Select a group of people who care about you and are willing and able to give you candid advice and tough answers when needed. They can “understand” you professionally as they have passed through similar experiences. They don’t need to do the same job as you or be in the same industry, but seniority, experience and similar values matters for obvious reasons. Such people, being unbiased, can usually see the long view easier than you can. They can clean your signals from “noise” and provide valuable perspective and even comfort when you are troubled, confused, worn out or lonely.
A coach can do this, too, and can go deeper, in a systematic way. However, a coach can be expensive and may not possess the breadth of experiences of the executives on your board.
4. Follow your purpose
Purpose is the glue that connects all our parts together. In life we are always making choices, but sometimes those choices are true to our purpose and other times they contradict our purpose. Which choices do you regret or do you feel led you down the wrong path? I believe the chances are strong the “wrong” choices were simply the ones that didn’t reinforce or contribute to your purpose. Purpose is strongly connected with meaning , the set of coordinates that helps us moving ahead. Often, when I make a choice that isn’t right, a bell in my head rings to remind me I need to come back to my purpose or line it up again before I continue. Purpose gives you a sense of balance and keeps you connected with yourself and others.
Purpose evolves, too, so you need to be thinking about it a lot, and it’s especially challenging in organizations and relationships. I have found that the most thrilling organizations or the best relationships I’ve been involved in were based on a sense of shared purpose.
Why is purpose important to success? Because if you don’t have passion for something, you’ll just be faking it. An understanding of your purpose allows you to judge what you are doing by how well it supports what matters to you.
5. Enjoy building the tower
Finally, it’s also important to have “fun” by which I mean enjoy what you are doing for the sake of doing it, without needing external rewards or affirmation at every stage. There should be pleasure or satisfaction in doing a job well, even if no one notices. That’s your way of rewarding yourself. Even if you don’t succeed, you should feel that the effort and the journey was worth it. Ithaca, a famous poem from a Greek poet Constantine Cavafy (1863 – 1933), epitomizes the pleasure of the journey over the final destination.
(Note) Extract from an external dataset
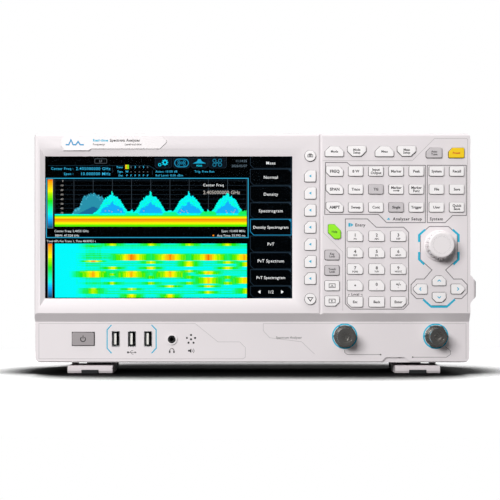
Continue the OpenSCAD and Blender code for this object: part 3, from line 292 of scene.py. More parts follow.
def ink(name, code, rough=0.45):
    """Pad-printed ink: even in colour, with the pinholes and soft sheen of a thin printed film."""
    material, tree = new_tree(name)
    space, fine = metre_space(tree, 0.35)
    film = add(tree, "TexNoise", inputs={"Vector": space, "Scale": fine, "Detail": 1.0})
    base = linear(code)
    thin = tuple(min(1.0, c * 1.12 + 0.01) for c in base[:3]) + (1,)
    tone = add(tree, "MixRGB", inputs={0: film.outputs["Fac"], 1: base, 2: thin})
    shader = add(tree, "BsdfPrincipled", inputs={"Base Color": tone.outputs[0], "Roughness": rough,
                                                 "Specular IOR Level": 0.35})
    finish_material(name, material, tree, shader.outputs[0])
    return material


def laminate(name, code):
    """Solder mask over copper: green gloss with faint tracks showing through."""
    material, tree = new_tree(name)
    space, fine = metre_space(tree, 3.0)
    tracks = add(tree, "TexBrick", inputs={"Vector": space, "Scale": fine, "Color1": linear(code),
                                           "Color2": linear("#2A8457"), "Mortar": linear("#175236")})
    shader = add(tree, "BsdfPrincipled", inputs={"Base Color": tracks.outputs["Color"], "Roughness": 0.3})
    finish_material(name, material, tree, shader.outputs[0])
    return material


def clear_glass():
    """Cover glass of the touch screen: clear and polished, with an anti-reflection coating."""
    name = "touch_glass"
    material, tree = new_tree(name)
    shader = add(tree, "BsdfPrincipled", inputs={
        "Base Color": linear("#F7FBFC"), "Roughness": 0.02, "IOR": 1.12, "Transmission Weight": 1.0})
    finish_material(name, material, tree, shader.outputs[0])


def lit_cells():
    """Liquid-crystal cells lit from behind: the mesh holds each cell's colour, which shines by itself."""
    name = "lit_cells"
    material, tree = new_tree(name)
    cell = add(tree, "VertexColor", {"layer_name": "cell"})
    shader = add(tree, "BsdfPrincipled", inputs={
        "Base Color": linear("#020304"), "Roughness": 0.6, "Specular IOR Level": 0.0,
        "Emission Color": cell.outputs["Color"], "Emission Strength": 1.0})
    finish_material(name, material, tree, shader.outputs[0])


# ABS of the case halves, moulded in a spark-eroded tool: off-white, with a fine grit and a soft sheen
moulded("shell_abs", "#EDE6E8")
moulded("cover_abs", "#E6DFE1", relief=0.09)
moulded("leg_abs", "#E2DADC", rough=0.45)
# ABS of the parts the hand touches, from a smoother tool: whiter, with a tighter highlight
moulded("knob_abs", "#F4EEEF", grit_mm=0.35, rough=0.42)
moulded("plate_abs", "#F2ECED", grit_mm=0.25, relief=0.03, rough=0.34)
# ABS key caps, dyed through: an even colour, with a dark line of painted shade along each edge where the
# gap beside the cap lies in shadow
CAP_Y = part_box("digit_keys")[0].y          # front of the key caps
moulded("key_abs", "#FEFAFA", grit_mm=0.3, relief=0.04, rough=0.42, edge_y=CAP_Y)
moulded("grey_key_abs", "#D2CCCE", grit_mm=0.3, relief=0.04, rough=0.42, edge_y=CAP_Y)
moulded("green_key_abs", "#9CF81E", grit_mm=0.3, relief=0.04, rough=0.4, edge_y=CAP_Y)
moulded("yellow_key_abs", "#FFD61A", grit_mm=0.3, relief=0.04, rough=0.4, edge_y=CAP_Y)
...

I think of the way kids enjoy activities with total absorption and passion. They don’t give up or lose focus when they love doing something. Picture them playing with Legos or kicking a soccer ball for hours. In a different marshmallow experiment, I recently saw this TedTalk challenging groups of people to build a tower of marshmallows. Engineers and architects did best, but children beat MBA students, and that says a lot!
In “The Good Ten”, I talked about how I was never the best in anything growing up, yet natural curiosity and an inability to accept the word “no” as an answer made me almost unstoppable when it came to accomplishing things and getting my way.
I think the urge to stay the course and resist temptation is similar to my difficulty with “no.” Internal discipline and a focus on what you want – even when you are tempted by distractions or personal desires – seems fundamental to achieving success over life. The more you are equipped with such psychological muscles, the better you can handle the low feelings of defeat or lack of progress.
They say that much of success is just showing up. We just need to think long-term and beat bad luck with focus, belief, patience, relevant advice and passion.
Don’t eat the marshmallow now. Save it for later!